Giuseppe Crispi (Arbërisht: Zef Krispi; 30 July 1781 – 10 September 1859) was an Italian philologist and bishop of Arbëresh descent. One of the major figures of the Arbëresh community of Sicily of that era, he wrote a number of works on the Albanian language. His nephew, Francesco was the Prime Minister of Italy in the late 19th century.

== Life ==
Born on 30 July 1781 in Palazzo Adriano to the Crispi family, he studied at the seminary of Palermo, under Nicola Chetta. Francesco, son of his brother Tommaso, served as Prime Minister of Italy in 1887–91 and 1893-6. On 26 May 1808 Giuseppe Crispi was ordained as an Eastern Catholic priest. He was a professor of ancient Greek literature at the University of Palermo, a rector of the seminary of Palermo and a ritual bishop of Lampsaco from 1836, when he succeeded Francesco Chiarchiaro, also from Palazzo Adriano, to his death on 10 September 1859. In Palermo, a street has been named in his honour (via Giuseppe Crispi).

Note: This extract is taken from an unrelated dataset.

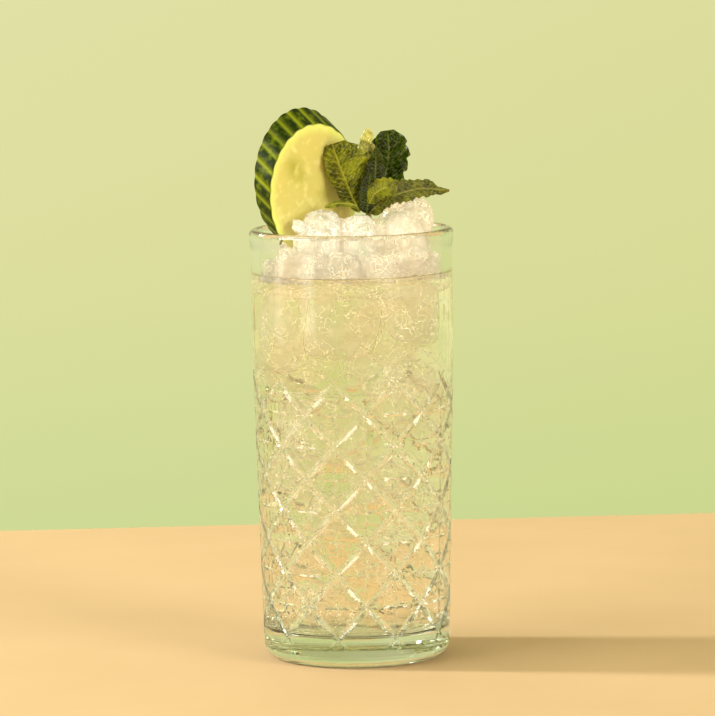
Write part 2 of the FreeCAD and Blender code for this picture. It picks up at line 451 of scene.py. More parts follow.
class Wire:
    """One output socket, with arithmetic that adds Math nodes."""

    def __init__(self, sheet: "Sheet", socket: bpy.types.NodeSocket) -> None:
        """Remember the sheet of nodes and the socket."""
        self.sheet = sheet
        self.socket = socket

    def maths(self, operation: str, *values: "Wire | float") -> "Wire":
        """A Math node on this value and up to two others."""
        sockets = dict(enumerate((self, *values)))
        return self.sheet.add("ShaderNodeMath", {"operation": operation}, sockets)

    def __add__(self, other: "Wire | float") -> "Wire":
        """self + other."""
        return self.maths("ADD", other)

    __radd__ = __add__

    def __mul__(self, other: "Wire | float") -> "Wire":
        """self * other."""
        return self.maths("MULTIPLY", other)

    __rmul__ = __mul__

    def __sub__(self, other: "Wire | float") -> "Wire":
        """self - other."""
        return self.maths("SUBTRACT", other)

    def __rsub__(self, other: float) -> "Wire":
        """other - self."""
        return (self * -1.0) + other

    def ramp(self, low: float, high: float) -> "Wire":
        """Zero at low, one at high, eased and clamped.

        Args:
            low: The value that becomes zero.
            high: The value that becomes one.
        Returns:
            The eased value.
        """
        settings = {"interpolation_type": "SMOOTHSTEP", "clamp": True}
        return self.sheet.add("ShaderNodeMapRange", settings, {0: self, 1: low, 2: high})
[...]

Crispi's best-known work is Memorie sulla lingua Albanese, first published in 1831 in Palermo. Partially influenced by Conrad Malte-Brun's studies, it constitutes the first monograph on the Albanian language. Crispi considered Albanian closely related to Pelasgian, Phrygian, Macedonian and "proto-Aeolian", thus an "ancestor" of Greek, which according to him had lost its "ancient features" over the millennia. The monograph influenced other Arbëreshë authors like Giuseppe Schiro, who first possibly used it as a point of reference in his 1834 paper Rapporti tra l'Epiro e il Regno delle due Sicilie. His other publications include works on the Arbëreshë communities of Sicily and various textbooks.